WHAT YOU ARE ASKED TO DO:
Only the lines from the first one through the line with "ear_x = 80.5; // [70:0.5:90]" should be printed, exactly as they appear.

GIVEN DATA:
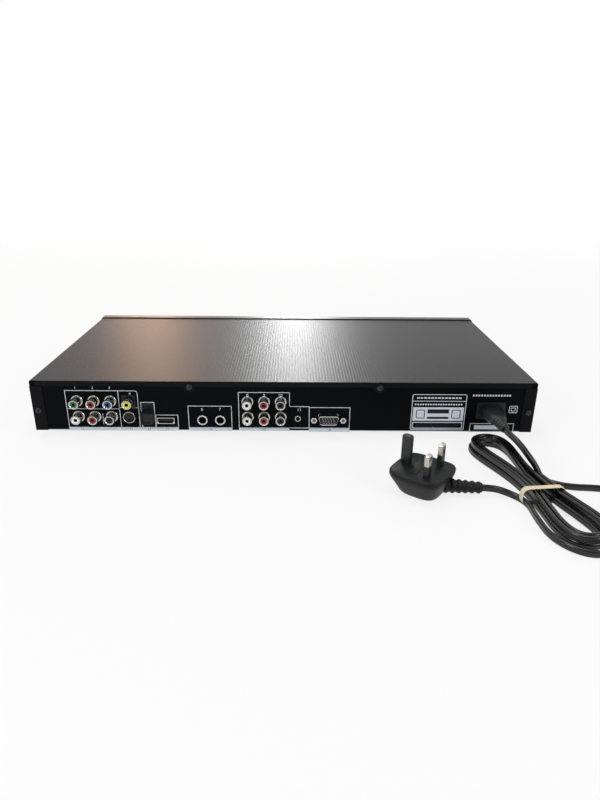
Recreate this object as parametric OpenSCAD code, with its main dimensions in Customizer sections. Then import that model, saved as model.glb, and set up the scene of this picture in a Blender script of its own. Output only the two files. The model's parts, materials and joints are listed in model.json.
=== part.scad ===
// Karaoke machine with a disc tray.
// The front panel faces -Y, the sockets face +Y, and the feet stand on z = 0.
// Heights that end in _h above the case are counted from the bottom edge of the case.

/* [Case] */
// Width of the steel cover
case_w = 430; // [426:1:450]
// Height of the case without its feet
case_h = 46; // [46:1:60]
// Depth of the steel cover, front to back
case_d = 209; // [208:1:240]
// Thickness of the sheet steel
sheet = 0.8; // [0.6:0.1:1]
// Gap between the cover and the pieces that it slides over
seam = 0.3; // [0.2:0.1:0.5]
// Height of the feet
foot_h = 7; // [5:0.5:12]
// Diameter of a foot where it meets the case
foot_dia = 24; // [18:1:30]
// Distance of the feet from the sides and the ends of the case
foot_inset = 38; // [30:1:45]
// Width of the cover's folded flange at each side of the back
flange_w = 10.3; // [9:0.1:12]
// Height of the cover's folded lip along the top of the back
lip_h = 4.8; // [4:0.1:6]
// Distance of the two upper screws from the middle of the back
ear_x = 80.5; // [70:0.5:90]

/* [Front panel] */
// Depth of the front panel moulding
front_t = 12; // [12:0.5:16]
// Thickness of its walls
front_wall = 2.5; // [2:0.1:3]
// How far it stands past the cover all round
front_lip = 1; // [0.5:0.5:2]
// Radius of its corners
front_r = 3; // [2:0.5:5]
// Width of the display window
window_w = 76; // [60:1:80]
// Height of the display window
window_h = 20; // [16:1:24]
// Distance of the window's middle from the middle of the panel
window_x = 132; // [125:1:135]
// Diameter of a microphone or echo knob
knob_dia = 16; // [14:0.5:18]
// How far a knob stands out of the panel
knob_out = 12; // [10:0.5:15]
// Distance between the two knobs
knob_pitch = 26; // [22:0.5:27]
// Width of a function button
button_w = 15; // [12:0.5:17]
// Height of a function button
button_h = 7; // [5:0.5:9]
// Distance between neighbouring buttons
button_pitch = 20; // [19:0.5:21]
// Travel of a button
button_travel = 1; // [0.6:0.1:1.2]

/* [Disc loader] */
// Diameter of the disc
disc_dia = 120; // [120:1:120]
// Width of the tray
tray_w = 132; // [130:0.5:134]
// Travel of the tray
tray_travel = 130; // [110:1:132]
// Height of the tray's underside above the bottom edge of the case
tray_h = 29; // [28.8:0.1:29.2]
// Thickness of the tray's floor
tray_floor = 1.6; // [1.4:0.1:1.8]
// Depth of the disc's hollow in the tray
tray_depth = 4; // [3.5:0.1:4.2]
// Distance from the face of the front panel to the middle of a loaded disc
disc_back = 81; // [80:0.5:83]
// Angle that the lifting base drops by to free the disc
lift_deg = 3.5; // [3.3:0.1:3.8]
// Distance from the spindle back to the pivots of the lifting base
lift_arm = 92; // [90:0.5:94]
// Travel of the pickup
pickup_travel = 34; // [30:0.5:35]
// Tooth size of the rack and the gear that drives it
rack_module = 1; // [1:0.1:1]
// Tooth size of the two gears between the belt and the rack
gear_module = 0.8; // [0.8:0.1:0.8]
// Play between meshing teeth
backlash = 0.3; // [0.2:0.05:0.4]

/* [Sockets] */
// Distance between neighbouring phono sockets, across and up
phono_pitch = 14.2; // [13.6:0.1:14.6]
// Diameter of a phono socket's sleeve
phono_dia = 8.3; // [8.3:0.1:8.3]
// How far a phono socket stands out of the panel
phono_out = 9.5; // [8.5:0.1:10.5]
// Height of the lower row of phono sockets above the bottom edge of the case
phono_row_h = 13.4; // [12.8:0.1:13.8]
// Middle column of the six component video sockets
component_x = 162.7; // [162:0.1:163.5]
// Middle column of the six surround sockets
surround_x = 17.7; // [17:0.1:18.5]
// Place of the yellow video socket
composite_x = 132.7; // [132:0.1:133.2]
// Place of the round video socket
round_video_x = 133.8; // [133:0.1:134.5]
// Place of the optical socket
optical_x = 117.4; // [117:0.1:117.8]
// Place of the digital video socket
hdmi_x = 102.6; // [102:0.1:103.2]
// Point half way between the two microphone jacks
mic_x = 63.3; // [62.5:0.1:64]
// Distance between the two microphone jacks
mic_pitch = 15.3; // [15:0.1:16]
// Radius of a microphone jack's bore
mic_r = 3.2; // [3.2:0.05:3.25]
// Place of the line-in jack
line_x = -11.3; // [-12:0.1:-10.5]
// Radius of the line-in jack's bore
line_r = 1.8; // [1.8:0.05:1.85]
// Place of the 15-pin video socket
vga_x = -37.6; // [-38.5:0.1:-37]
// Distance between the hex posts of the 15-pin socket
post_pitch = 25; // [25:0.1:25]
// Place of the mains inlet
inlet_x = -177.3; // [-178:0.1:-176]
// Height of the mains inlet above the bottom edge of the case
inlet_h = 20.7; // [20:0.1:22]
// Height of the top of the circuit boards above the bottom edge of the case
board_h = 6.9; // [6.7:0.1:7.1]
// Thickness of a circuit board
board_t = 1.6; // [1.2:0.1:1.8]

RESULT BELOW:
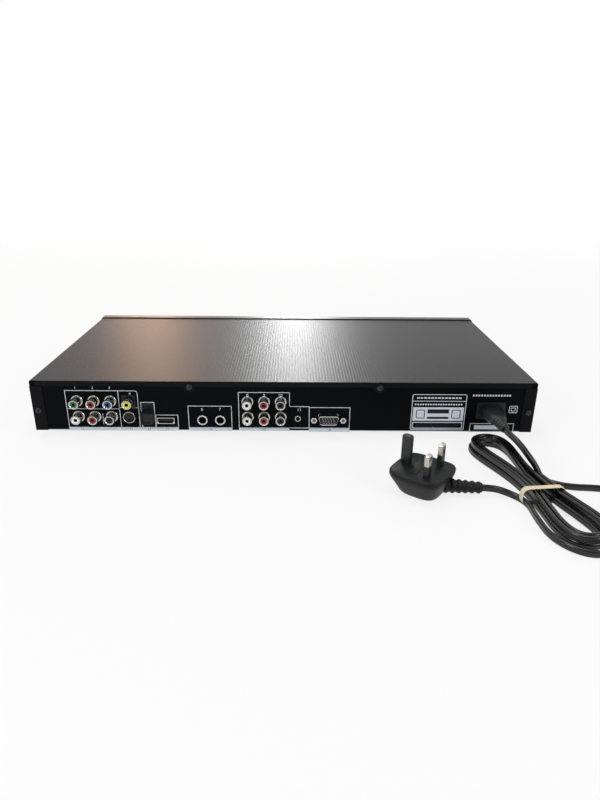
Recreate this object as parametric OpenSCAD code, with its main dimensions in Customizer sections. Then import that model, saved as model.glb, and set up the scene of this picture in a Blender script of its own. Output only the two files. The model's parts, materials and joints are listed in model.json.
=== part.scad ===
// Karaoke machine with a disc tray.
// The front panel faces -Y, the sockets face +Y, and the feet stand on z = 0.
// Heights that end in _h above the case are counted from the bottom edge of the case.

/* [Case] */
// Width of the steel cover
case_w = 430; // [426:1:450]
// Height of the case without its feet
case_h = 46; // [46:1:60]
// Depth of the steel cover, front to back
case_d = 209; // [208:1:240]
// Thickness of the sheet steel
sheet = 0.8; // [0.6:0.1:1]
// Gap between the cover and the pieces that it slides over
seam = 0.3; // [0.2:0.1:0.5]
// Height of the feet
foot_h = 7; // [5:0.5:12]
// Diameter of a foot where it meets the case
foot_dia = 24; // [18:1:30]
// Distance of the feet from the sides and the ends of the case
foot_inset = 38; // [30:1:45]
// Width of the cover's folded flange at each side of the back
flange_w = 10.3; // [9:0.1:12]
// Height of the cover's folded lip along the top of the back
lip_h = 4.8; // [4:0.1:6]
// Distance of the two upper screws from the middle of the back
ear_x = 80.5; // [70:0.5:90]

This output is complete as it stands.